Aujourd’hui les projets et les expositions
se multiplient dans ce musée ambitieux
qui veut enrichir sa collection d’art
du XXe et XXIe siècles et qui invite
de façon permanente les galeries
et les musées d’art contemporain,
pour présenter aux grands publics
les artistes d’aujourd’hui.
En 2002, l’Ermitage a acquis « le
Carré Noir » de Kazimir Malevitch,
en 2004 il présente Ilya Kabakov
dans son exposition personnelle « Un
cas dans le musée et autres installations »,
en octobre 2007 l’Ermitage lance
l’exposition « l’Amérique
aujourd’hui » dans le cadre
du projet « l’Ermitage 20/21».
Ce musée n’est pas une exception
et il mène une politique progressiste
en faveur de l’art contemporain,
pourtant la plupart des projets trouve
un lien soit avec la collection du musée,
soit avec les traditions artistiques anciennes.

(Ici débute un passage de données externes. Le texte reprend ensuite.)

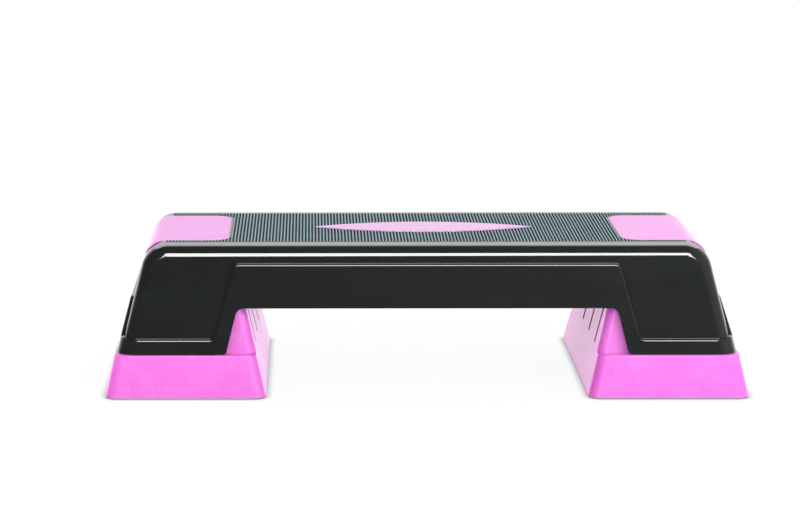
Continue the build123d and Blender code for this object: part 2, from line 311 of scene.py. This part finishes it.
def mirrored(source, name):
    """Copy of a piece on the other end of the step, with its faces turned the right way out."""
    bm = bmesh.new()
    bm.from_mesh(source.data)
    bmesh.ops.scale(bm, verts=bm.verts, vec=(-1, 1, 1))
    bmesh.ops.reverse_faces(bm, faces=bm.faces)
    return as_object(bm, name)


def settle(piece, body, nodes, material, sharp=32):
    """Scale a piece to metres, shade it, give it its finish and let it ride on its body."""
    bm = bmesh.new()
    bm.from_mesh(piece.data)
    bmesh.ops.remove_doubles(bm, verts=bm.verts, dist=0.002)
    bmesh.ops.dissolve_degenerate(bm, edges=bm.edges, dist=0.001)
    bmesh.ops.scale(bm, verts=bm.verts, vec=(MM, MM, MM))
    for face in bm.faces:
        face.smooth = True
    for edge in bm.edges:
        edge.smooth = edge.is_manifold and edge.calc_face_angle() < math.radians(sharp)
    bm.to_mesh(piece.data)
    print(f"{piece.name}: {len(bm.faces)} faces, {sum(not e.is_manifold for e in bm.edges)} open edges")
    bm.free()
    weighted = piece.modifiers.new("weighted_normals", "WEIGHTED_NORMAL")
    weighted.keep_sharp = True
    piece.data.materials.clear()
    piece.data.materials.append(material)
    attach(piece, body)
    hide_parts(*nodes)
    return piece


# %% [markdown]
# ## Deck
# The deck is one hollow moulding. Its walls lean in so that it leaves the mould, its top rolls
# over with a large radius at the ends and a smaller one along the sides, and a second layer
# 4.4 mm thick stands on the walls as a skirt. Two drafted blocks make body and skirt.

# %% Sizes of the deck
END_DRAFT, SIDE_DRAFT = 0.25, 0.218
END_ROLL, SIDE_ROLL = 24.0, 16.0
SKIRT, WALL, TOP_WALL = 4.4, 3.2, 6.4
BAND_TOP, APRON_TOP, PANEL_TOP, ARCH_TOP = 66.0, 150.0, 106.5, 100.5
RIB_PITCH = 58.7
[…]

Parmi ces expositions, celle de l’abstractionniste
Wilem Kooning ouverte pour le 400e anniversaire
de Rembrandt, retrace les traditions de
la peinture occidentale avec ces multiples
triptyques destinés aux églises.
Entre 2006 et 2007 le musée se
dirige vers l’Art contemporain oriental
qui garde plus visiblement les traditions
populaires anciennes : en 2006 s’ouvre
l’exposition « Les couleurs
du Japon dans l’oeuvre de Séridzava
Kéyssyké, le maître
de la peinture sur les tissus de la ville
Sydzouoka » qui revoit l’ancienne
technique traditionnelle « kathazomé » sous
un angle contemporain ; en 2007 s’ouvre
une autre exposition personnelle du maître
bijoutier de La République des Adygués
Assia Eoutykh qui s’intitule « La
tradition et l’actualité dans
l’oeuvre d’Assia Eoutykh » qui
montre une forte inspiration pour les oeuvres
de l’art décoratif avec les
ornements et les symboles qu’on trouve
dans l’Orient ainsi que dans l’Occident
de la période de La Grande Migration
des Peuples.
En 2007, en même temps que le Louvre,
l’Ermitage ouvre l’exposition
qui s’intéresse aussi aux
calligraphies arabes dans l’expression
des artistes contemporains, mais si « Rencontre » du
Louvre se passe entre l’art ancien
de l’islam et les artistes occidentaux
d’aujourd’hui, « La danse
de la plume et des encres » de l’Ermitage
présente l’art contemporain
du Proche Orient inspiré par les
traditions qui déterminent un style
national unique. Avant d’arriver à l’Ermitage
cette exposition conçue en collaboration
avec la galerie privée Triomphe
et une commissaire occidentale, Rose Issa
(connue par les expositions identiques
qu’elle a organisées dans
le Musée de Victoria et Albert à Londres)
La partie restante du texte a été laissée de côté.